> **Material provided**:
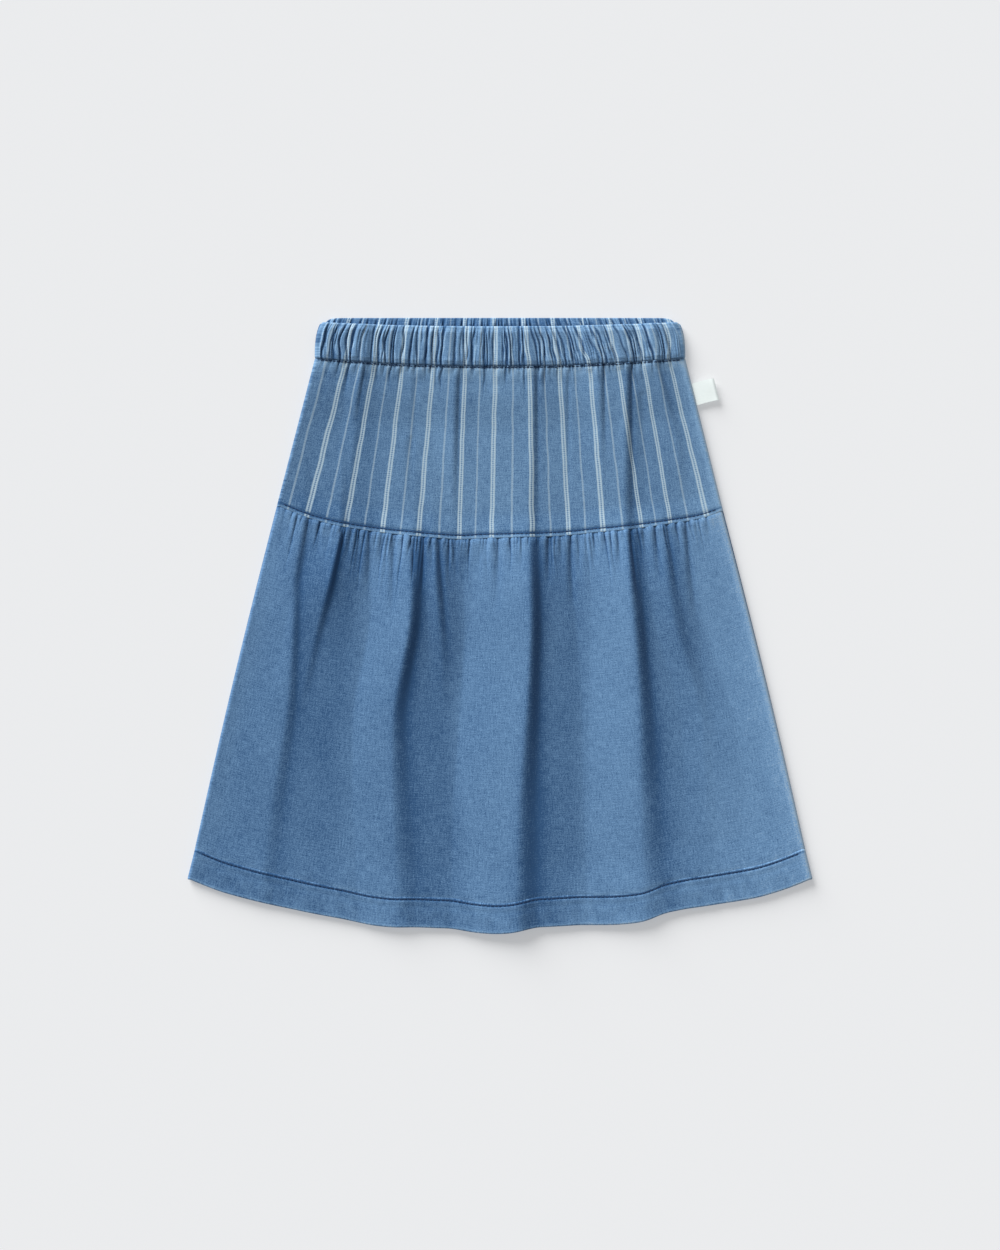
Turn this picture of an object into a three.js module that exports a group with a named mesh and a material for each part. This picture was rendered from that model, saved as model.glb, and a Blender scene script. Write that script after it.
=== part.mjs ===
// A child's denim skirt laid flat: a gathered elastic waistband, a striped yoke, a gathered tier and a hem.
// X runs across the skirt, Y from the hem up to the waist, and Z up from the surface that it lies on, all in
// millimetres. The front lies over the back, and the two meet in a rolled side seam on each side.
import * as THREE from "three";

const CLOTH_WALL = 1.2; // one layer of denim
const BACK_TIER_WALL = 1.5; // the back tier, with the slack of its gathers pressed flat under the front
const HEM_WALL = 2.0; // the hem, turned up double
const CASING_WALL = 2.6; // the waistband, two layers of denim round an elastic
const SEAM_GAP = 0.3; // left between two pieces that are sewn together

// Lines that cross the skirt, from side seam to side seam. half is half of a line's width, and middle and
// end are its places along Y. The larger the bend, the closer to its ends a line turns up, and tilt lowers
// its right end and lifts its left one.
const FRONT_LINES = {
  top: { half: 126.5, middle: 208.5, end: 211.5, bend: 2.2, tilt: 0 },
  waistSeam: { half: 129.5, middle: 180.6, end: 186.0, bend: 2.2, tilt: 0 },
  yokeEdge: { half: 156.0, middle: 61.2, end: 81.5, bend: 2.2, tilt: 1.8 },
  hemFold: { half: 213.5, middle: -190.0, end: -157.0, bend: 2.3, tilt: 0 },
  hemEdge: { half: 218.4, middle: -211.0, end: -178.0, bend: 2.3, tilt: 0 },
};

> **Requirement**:
Using the data above, repeat every line exactly.

> **Reply**:
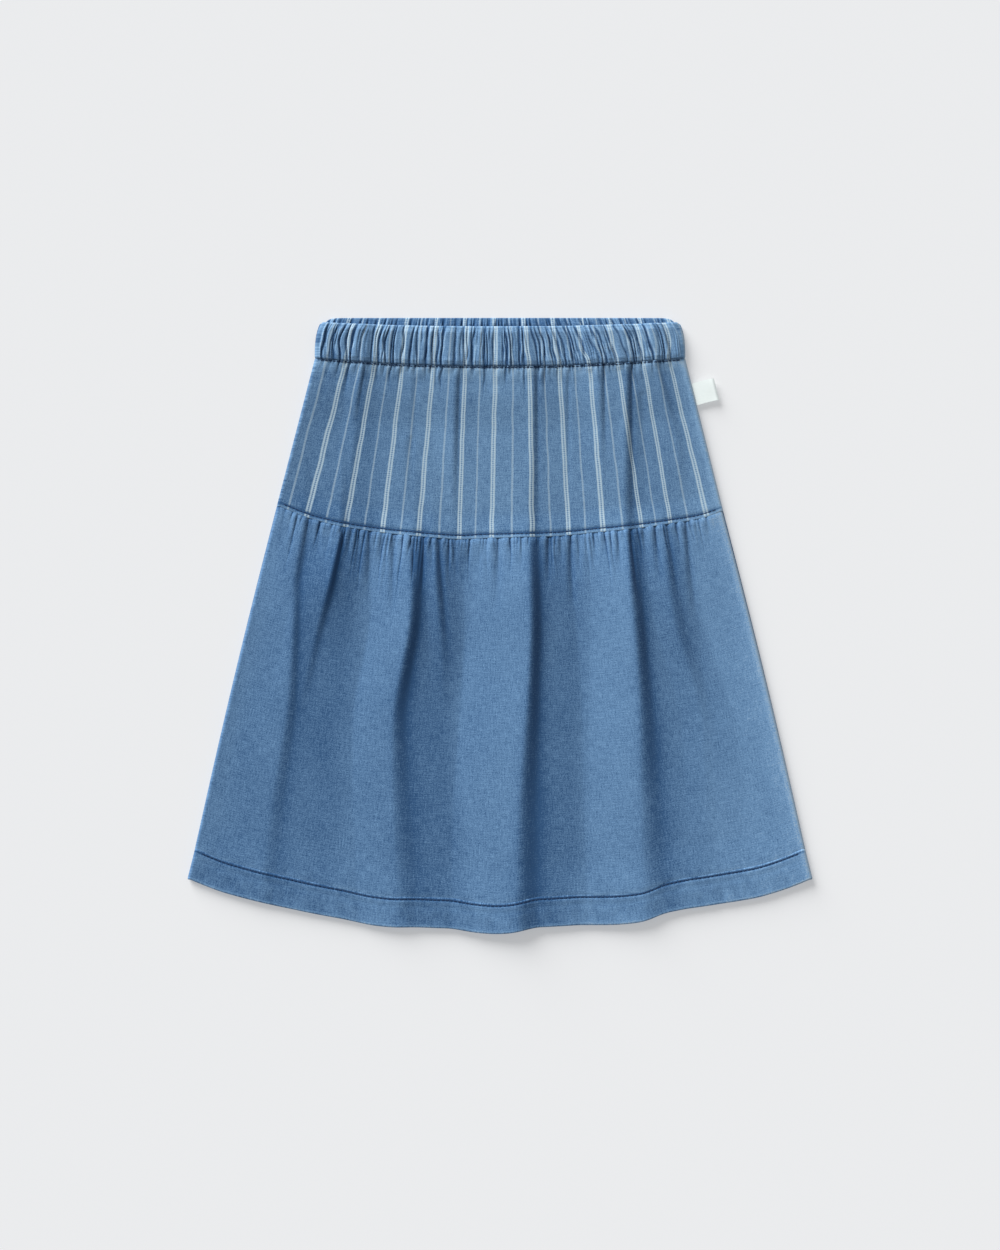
Turn this picture of an object into a three.js module that exports a group with a named mesh and a material for each part. This picture was rendered from that model, saved as model.glb, and a Blender scene script. Write that script after it.
=== part.mjs ===
// A child's denim skirt laid flat: a gathered elastic waistband, a striped yoke, a gathered tier and a hem.
// X runs across the skirt, Y from the hem up to the waist, and Z up from the surface that it lies on, all in
// millimetres. The front lies over the back, and the two meet in a rolled side seam on each side.
import * as THREE from "three";

const CLOTH_WALL = 1.2; // one layer of denim
const BACK_TIER_WALL = 1.5; // the back tier, with the slack of its gathers pressed flat under the front
const HEM_WALL = 2.0; // the hem, turned up double
const CASING_WALL = 2.6; // the waistband, two layers of denim round an elastic
const SEAM_GAP = 0.3; // left between two pieces that are sewn together

// Lines that cross the skirt, from side seam to side seam. half is half of a line's width, and middle and
// end are its places along Y. The larger the bend, the closer to its ends a line turns up, and tilt lowers
// its right end and lifts its left one.
const FRONT_LINES = {
  top: { half: 126.5, middle: 208.5, end: 211.5, bend: 2.2, tilt: 0 },
  waistSeam: { half: 129.5, middle: 180.6, end: 186.0, bend: 2.2, tilt: 0 },
  yokeEdge: { half: 156.0, middle: 61.2, end: 81.5, bend: 2.2, tilt: 1.8 },
  hemFold: { half: 213.5, middle: -190.0, end: -157.0, bend: 2.3, tilt: 0 },
  hemEdge: { half: 218.4, middle: -211.0, end: -178.0, bend: 2.3, tilt: 0 },
};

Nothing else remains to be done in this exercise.